A Few Things Finished

Already have three submissions out this week!
And I have finished the following home work assignment, that I have decided to share with you. I am taking a class in linguistics. It was a class I was dreading as I concede grammar is a weakness of mine. For example, I have been criticized for writing in fragments. I choose to do that. I consider it a choice of style.
   This week my professor in linguistics asked us to find and correct an example of a stylistic error. I am somewhat confused as how glaring errors in grammar can be considered stylistic, but when contemplating that I began to think of the former president, well known for grammar gaffes. The sentence I am using as an example is in a list of Bushisms listed under that entry on Wikipedia, in the category on education.
      "Then you wake up at the high school level and find out that the illiteracy level of our children are appalling." —Washington, D.C.; January 23, 2004.
       I think there are several problems with this sentence which is quite poorly constructed, but I will focus on the one that Wikipedia is emphasizing. The president's use (or misuse) of the word are instead of is, which is a matter of subject-verb agreement. The term children is plural, making the singular is grammatically incorrect.

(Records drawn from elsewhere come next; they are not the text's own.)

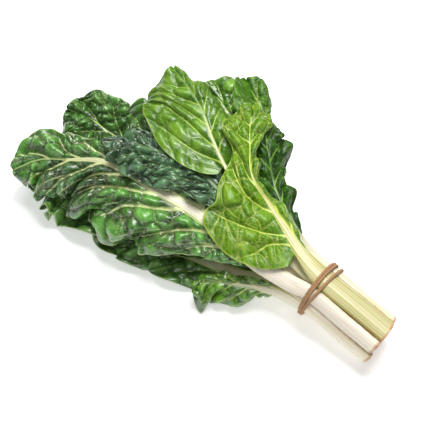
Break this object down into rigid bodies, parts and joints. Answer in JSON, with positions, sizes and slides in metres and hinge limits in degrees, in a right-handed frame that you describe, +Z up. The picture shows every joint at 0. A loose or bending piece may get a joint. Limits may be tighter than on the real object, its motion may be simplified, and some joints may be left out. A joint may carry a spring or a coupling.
{
  "type": "chard bunch",
  "caption": "Bunch of white-stalked chard leaves lying on its side, with crinkled green blades, broad pale stalks and a twine tie",
  "frame": {"origin": "middle of the bunch's bounding box, at the height of the surface it lies on", "axes": "+X along the stalks towards their cut ends, +Z up from the surface, -Y towards the side where the shown faces of the leaves hang down"},
  "size_m": [0.4224, 0.2328, 0.1146],
  "materials": {
    "leaf_dark": "dark green, waxy satin gloss, heavily blistered",
    "leaf_mid": "mid to dark green, waxy satin gloss, blistered",
    "leaf_green": "mid green, waxy satin gloss",
    "leaf_bright": "bright green, smooth and glossy",
    "leaf_yellow": "pale yellow-green, glossy",
    "stalk_white": "white, moist satin, finely ribbed lengthwise",
    "stalk_cream": "cream, moist satin, finely ribbed lengthwise",
    "stalk_yellow": "pale yellow-green, moist satin, ribbed lengthwise",
    "twine": "brown twisted natural fibre, dull"
  },
  "bodies": {
    "root": {"leaf_under_near_blade": "leaf_dark", "leaf_under_near_stalk": "stalk_cream", "leaf_under_far_blade": "leaf_dark", "leaf_under_far_stalk": "stalk_cream", "leaf_near_low_blade": "leaf_green", "leaf_near_low_stalk": "stalk_cream", "leaf_back_left_blade": "leaf_dark", "leaf_back_left_stalk": "stalk_cream", "leaf_back_top_blade": "leaf_green", "leaf_back_top_stalk": "stalk_cream", "leaf_right_far_blade": "leaf_bright", "leaf_right_far_stalk": "stalk_cream", "leaf_right_near_blade": "leaf_green", "leaf_right_near_stalk": "stalk_cream", "leaf_main_blade": "leaf_mid", "leaf_main_stalk": "stalk_white", "leaf_across_blade": "leaf_dark", "leaf_across_stalk": "stalk_cream", "leaf_upright_blade": "leaf_bright", "leaf_upright_stalk": "stalk_yellow", "leaf_front_blade": "leaf_yellow", "leaf_front_stalk": "stalk_yellow", "tie": "twine"}
  },
  "joints": []
}
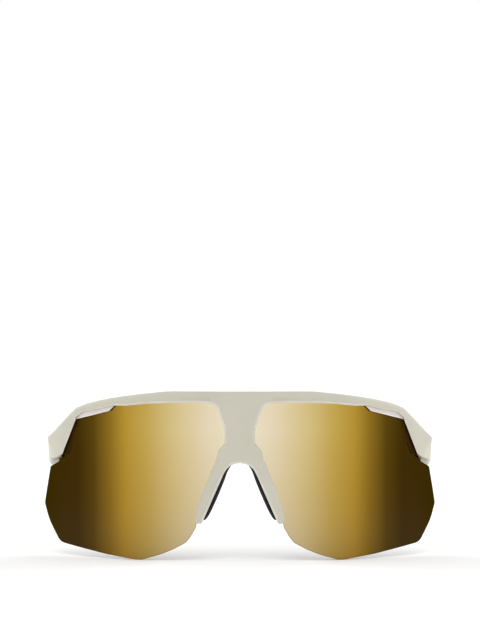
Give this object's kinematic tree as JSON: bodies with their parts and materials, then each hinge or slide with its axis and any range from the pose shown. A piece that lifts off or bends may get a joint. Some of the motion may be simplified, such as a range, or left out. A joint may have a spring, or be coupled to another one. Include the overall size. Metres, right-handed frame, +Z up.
{
  "type": "shield sunglasses",
  "caption": "Shield sunglasses with one wide mirrored lens in a half frame, folding arms on metal hinges, rubber nose pads and ear grips.",
  "frame": {"origin": "middle of the width and depth, at the height of the surface that the lens tips and ear tips stand on, arms open", "axes": "+Z up, +X to the wearer's left, the front of the lens faces -Y and the arms run back along +Y"},
  "size_m": [0.1438, 0.1656, 0.0605],
  "materials": {
    "frame_plastic": "matte, bone coloured, moulded",
    "mirror_lens": "gold mirror coating on a dark bronze base",
    "pad_rubber": "soft matte black",
    "grip_rubber": "soft matte warm grey",
    "hinge_metal": "satin"
  },
  "bodies": {
    "front": {"front_frame": "frame_plastic", "shield_lens": "mirror_lens", "nose_pad_left": "pad_rubber", "nose_pad_right": "pad_rubber", "hinge_leaf_front_left": "hinge_metal", "hinge_leaf_front_right": "hinge_metal", "front_leaf_rivets": "hinge_metal", "hinge_screw_left": "hinge_metal", "hinge_screw_right": "hinge_metal"},
    "left_arm": {"arm_left": "frame_plastic", "hinge_leaf_arm_left": "hinge_metal", "arm_rivets_left": "hinge_metal", "ear_grip_left": "grip_rubber"},
    "right_arm": {"arm_right": "frame_plastic", "hinge_leaf_arm_right": "hinge_metal", "arm_rivets_right": "hinge_metal", "ear_grip_right": "grip_rubber"}
  },
  "joints": [
    {"name": "left_arm_fold", "type": "hinge", "parent": "front", "child": "left_arm", "pos_m": [0.066, -0.03595, 0.0378], "axis": [0, 0, 1], "range_deg": [0, 82]},
    {"name": "right_arm_fold", "type": "hinge", "parent": "front", "child": "right_arm", "pos_m": [-0.066, -0.03595, 0.0378], "axis": [0, 0, -1], "range_deg": [0, 90]}
  ]
}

       I would rewrite the sentence as follows;
     When you examine high school test scores in America, you find that the literacy level of our children is appalling.
      I think that my example communicates the speaker’s intended message far more effectively. He opened with a phrase that didn’t really make any sense, and then muddled his real message with poor grammar, though it was possible to figure out what he meant.
      A writer friend says she can find six errors in the sentence, but I am not that good. Anyone else?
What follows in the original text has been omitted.